Arguably no team fights their small-market stigma more than the Milwaukee Brewers. So much so that team owner Mark Attanasio addressed it directly in his open letter back in December.
Attanasio thanked the Brewers faithful for supporting the team. Because, despite being few, Brewers fans are loyal. Thanking the fans is kind of apropos though; it's expected. What was especially noteworthy of the open letter was this line:
"To move toward accomplishing this lofty goal, I believe we need to take a step back and build more intensively from within."
It's not like the Brewers are the only team rebuilding. Not at all. But they are the only team -- of the however many rebuilders at the moment -- that how shown the utmost self-awareness in the matter. Attanasio could have just appointed David Stearns as the new general manager, had fans assume a rebuild, leave it at that, and let them continue to purchase Ryan Braun and Jonathan Lucroy jerseys. He didn't.

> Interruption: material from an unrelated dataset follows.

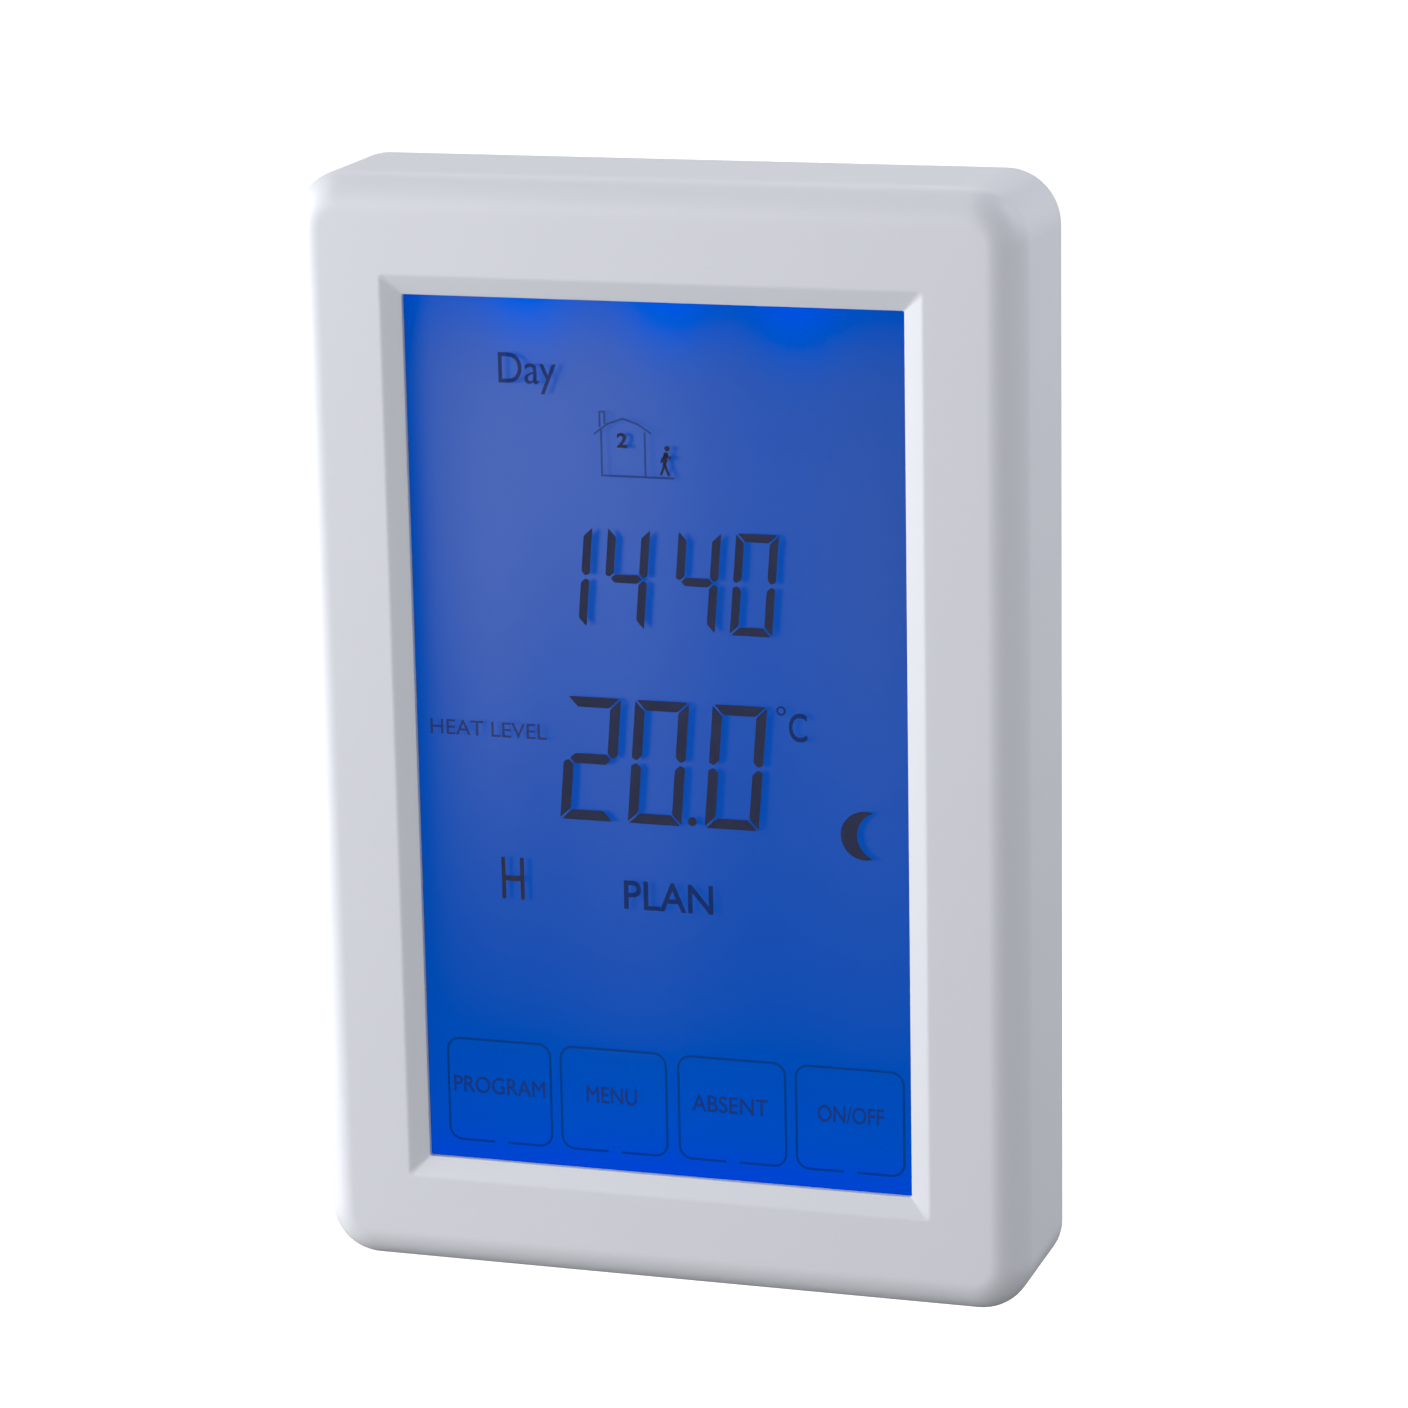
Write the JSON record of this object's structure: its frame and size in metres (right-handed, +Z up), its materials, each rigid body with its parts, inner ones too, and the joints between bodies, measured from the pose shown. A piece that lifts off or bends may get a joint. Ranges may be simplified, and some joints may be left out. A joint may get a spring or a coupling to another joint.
{
  "type": "wall thermostat",
  "caption": "Tall white touch-screen wall thermostat for floor heating, hooked over a wall base with a power housing and wire terminals behind it.",
  "frame": {"origin": "middle of the outline, on the wall plane", "axes": "+X to the viewer's right, +Y into the wall, +Z up; the display faces -Y"},
  "size_m": [0.0798, 0.043, 0.1204],
  "materials": {
    "cover_plastic": "smooth white moulding with a soft sheen",
    "base_plastic": "light grey-white moulding",
    "touch_glass": "clear touch panel over a blue display",
    "display_glass": "blue-lit liquid crystal glass",
    "light_plastic": "clear acrylic lit blue from its edges",
    "white_plastic": "plain white moulding",
    "foam": "closed-cell foam",
    "elastomer": "soft silicone",
    "circuit_board": "glass-epoxy laminate under green solder mask",
    "flex_film": "polyimide film",
    "black_plastic": "black moulding",
    "housing_plastic": "dark grey moulding",
    "relay_plastic": "blue moulding",
    "yellow_plastic": "yellow wrap and case",
    "terminal_plastic": "green moulding",
    "plated_steel": "zinc-plated steel",
    "brass": "stamped brass"
  },
  "bodies": {
    "wall_base": {"base_plate": "base_plastic", "mounting_plate": "plated_steel", "power_housing": "housing_plastic", "power_board": "circuit_board", "relay": "relay_plastic", "transformer": "yellow_plastic", "main_capacitor": "black_plastic", "film_capacitor": "yellow_plastic", "fuse": "black_plastic", "varistor": "relay_plastic", "pin_header": "black_plastic", "terminal_block": "terminal_plastic", "box_screw_upper": "plated_steel", "box_screw_lower": "plated_steel", "housing_screw_1": "plated_steel", "housing_screw_2": "plated_steel", "housing_screw_3": "plated_steel", "housing_screw_4": "plated_steel", "contact_bar_1": "brass", "contact_bar_2": "brass", "contact_bar_3": "brass", "contact_bar_4": "brass", "contact_bar_5": "brass", "contact_bar_6": "brass"},
    "front_module": {"front_cover": "cover_plastic", "touch_panel": "touch_glass", "panel_gasket": "foam", "lcd_glass": "display_glass", "light_guide": "light_plastic", "lcd_frame": "white_plastic", "contact_strip": "elastomer", "backlight_strip_top": "white_plastic", "backlight_strip_bottom": "white_plastic", "touch_flex": "flex_film", "flex_connector": "black_plastic", "display_board": "circuit_board", "microcontroller": "black_plastic", "buzzer": "black_plastic", "cell_holder": "black_plastic", "backup_cell": "plated_steel", "reset_switch": "black_plastic", "air_sensor": "black_plastic", "socket_header": "black_plastic", "board_screw_1": "plated_steel", "board_screw_2": "plated_steel", "board_screw_3": "plated_steel", "board_screw_4": "plated_steel"},
    "reset_button": {"reset_button": "white_plastic"},
    "terminal_screw_1": {"terminal_screw_1": "plated_steel"},
    "clamp_cage_1": {"clamp_cage_1": "plated_steel"},
    "terminal_screw_2": {"terminal_screw_2": "plated_steel"},
    "clamp_cage_2": {"clamp_cage_2": "plated_steel"},
    "terminal_screw_3": {"terminal_screw_3": "plated_steel"},
    "clamp_cage_3": {"clamp_cage_3": "plated_steel"},
    "terminal_screw_4": {"terminal_screw_4": "plated_steel"},
    "clamp_cage_4": {"clamp_cage_4": "plated_steel"},
    "terminal_screw_5": {"terminal_screw_5": "plated_steel"},
    "clamp_cage_5": {"clamp_cage_5": "plated_steel"},
    "terminal_screw_6": {"terminal_screw_6": "plated_steel"},
    "clamp_cage_6": {"clamp_cage_6": "plated_steel"}
  },
  "joints": [
    {"name": "front_swing", "type": "hinge", "parent": "wall_base", "child": "front_module", "pos_m": [0, 0, 0.06025], "axis": [-1, 0, 0], "range_deg": [0, 30]},
    {"name": "reset_press", "type": "slide", "parent": "front_module", "child": "reset_button", "axis": [0, -1, 0], "range_m": [0, 0.0003], "stiffness_N_per_m": 2000},
    {"name": "screw_turn_1", "type": "hinge", "parent": "wall_base", "child": "terminal_screw_1", "pos_m": [-0.01905, 0.013, -0.0278], "axis": [0, -1, 0], "range_deg": [0, 2160]},
    {"name": "cage_lift_1", "type": "slide", "parent": "wall_base", "child": "clamp_cage_1", "axis": [0, 1, 0], "range_m": [0, 0.003]},
    {"name": "screw_turn_2", "type": "hinge", "parent": "wall_base", "child": "terminal_screw_2", "pos_m": [-0.01143, 0.013, -0.0278], "axis": [0, -1, 0], "range_deg": [0, 2160]},
    {"name": "cage_lift_2", "type": "slide", "parent": "wall_base", "child": "clamp_cage_2", "axis": [0, 1, 0], "range_m": [0, 0.003]},
    {"name": "screw_turn_3", "type": "hinge", "parent": "wall_base", "child": "terminal_screw_3", "pos_m": [-0.00381, 0.013, -0.0278], "axis": [0, -1, 0], "range_deg": [0, 2160]},
    {"name": "cage_lift_3", "type": "slide", "parent": "wall_base", "child": "clamp_cage_3", "axis": [0, 1, 0], "range_m": [0, 0.003]},
    {"name": "screw_turn_4", "type": "hinge", "parent": "wall_base", "child": "terminal_screw_4", "pos_m": [0.00381, 0.013, -0.0278], "axis": [0, -1, 0], "range_deg": [0, 2160]},
    {"name": "cage_lift_4", "type": "slide", "parent": "wall_base", "child": "clamp_cage_4", "axis": [0, 1, 0], "range_m": [0, 0.003]},
    {"name": "screw_turn_5", "type": "hinge", "parent": "wall_base", "child": "terminal_screw_5", "pos_m": [0.01143, 0.013, -0.0278], "axis": [0, -1, 0], "range_deg": [0, 2160]},
    {"name": "cage_lift_5", "type": "slide", "parent": "wall_base", "child": "clamp_cage_5", "axis": [0, 1, 0], "range_m": [0, 0.003]},
    {"name": "screw_turn_6", "type": "hinge", "parent": "wall_base", "child": "terminal_screw_6", "pos_m": [0.01905, 0.013, -0.0278], "axis": [0, -1, 0], "range_deg": [0, 2160]},
    {"name": "cage_lift_6", "type": "slide", "parent": "wall_base", "child": "clamp_cage_6", "axis": [0, 1, 0], "range_m": [0, 0.003]}
  ],
  "couplings": [
    {"joint": "screw_turn_1", "follows": "cage_lift_1", "rad_per_m": 12566},
    {"joint": "screw_turn_2", "follows": "cage_lift_2", "rad_per_m": 12566},
    {"joint": "screw_turn_3", "follows": "cage_lift_3", "rad_per_m": 12566},
    {"joint": "screw_turn_4", "follows": "cage_lift_4", "rad_per_m": 12566},
    {"joint": "screw_turn_5", "follows": "cage_lift_5", "rad_per_m": 12566},
    {"joint": "screw_turn_6", "follows": "cage_lift_6", "rad_per_m": 12566}
  ]
}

It's really interesting to parse the entire open letter, which can be read here, but there's no way to guarantee its meaning. Does it just mean that Attanasio would have felt disingenuous not addressing this publicly? That he was selling something that wasn't worth selling? Or perhaps it was just a better way of selling the team in general. After all, he does note that Braun, Lucroy and Matt Garza are the only players on the roster under multi-year deals still. And, honestly, those contracts aren't onerous.
The fact is, if Stearns was in good shape two months ago, he's in even better shape now thanks to his own perceptive moves. Let's take a look.
The Free Agents
The Brewers added one notable player on a major-league deal and that was Chris Carter. The free-swinging first baseman hit 24 home runs last year, and struck out in 32.8 percent of his plate appearances. The Brewers only committed one-year and $2.5 million to the man that will end up being Adam Lind's replacement. Lind had a great season with the Brewers after being acquired last offseason for Marco Estrada.
Other than that, the Brewers added low-risk Will Middlebrooks and Chris Capuano to minor-league deals. At first, it appeared Middlebrooks may compete for some major league playing time at third base. However, thanks to some trades, it appears Middlebrooks' spot on the roster will revolve around injury depth.
On the path of rebuild, there are many kinds of trades. Stearns has seemed to dabble in all of them this offseason. The Brewers acquired Jonathan Villar from the Houston Astros for Cy Sneed. For a rebuilding team to give up a High-A pitching prospect for a replacement level second baseman, this wasn't a particularly good start to the offseason. When Scooter Gennett seems to be your starting second baseman, adding some depth is always a good idea.
With more options at second base, the Brewers then jettisoned Luis Sardinas for Ramon Flores. Flores is a 23-year old outfielder who has dominated AAA with a .375 wOBA over 655 plate appearances.
The Brewers also parted ways with their closer, Francisco Rodriguez. While the return was somewhat underwhelming, Rodriguez's domestic violence record likely suppressed his trade value.
Coming off of a big year in which he showed that he could handle a full season workload, the Brewers also parted ways with Lind for a package of three minor league pitching prospects.
Acquiring Keon Broxton and Trey Supak from the Pittsburgh Pirates were pretty big additions to a rebuilding club. So too could be Garin Cecchini, who is a prospect that could still turn things around.
The biggest move of the offseason came the most recently, when Stearns did what many thought might be impossible and found any value for Jean Segura. The Brewers packaged Segura with Tyler Wagner to acquire Aaron Hill, Chase Anderson, and Isan Diaz. While Hill will be due $12 million in 2016, he will become a free agent next season, and will not be a payroll hindrance for the Brewers for long. Meanwhile, Diaz became the 15th-ranked prospect in the Brewers system and Anderson looks like he could compete for a spot in the rotation next season.
Reasons to worry
Stearns has seemed to part ways with the extraneous players first. While this isn't necessarily a bad strategy -- in fact, personally it makes more sense to me this way -- it only acquires lots of low-level prospects. An abundance of prospects is one thing. Acquiring a few more high-end prospects could help cement this rebuild. Their system doesn't look as good as the Atlanta Braves' for instance.
Reasons for hope
There are a few. With the way Stearns has began this rebuild, perhaps a few of these prospects pan out and then there is less reason to part with the likes of Lucroy or Braun.
Alternatively, if you're a fan of trades, Stearns likely isn't finished and Lucroy could generate a substantial haul. After all, Lucroy has said he wants to win and would welcome a trade.
It's easy to be optimistic about the team that's trying to make changes. The team that makes moves that it knows it probably needs to make. And the team that publicly understands that they need to do better. The Brewers are heading in the right direction under Stearns, but the toughest choices still remain. Let #hugwatch2016 begin.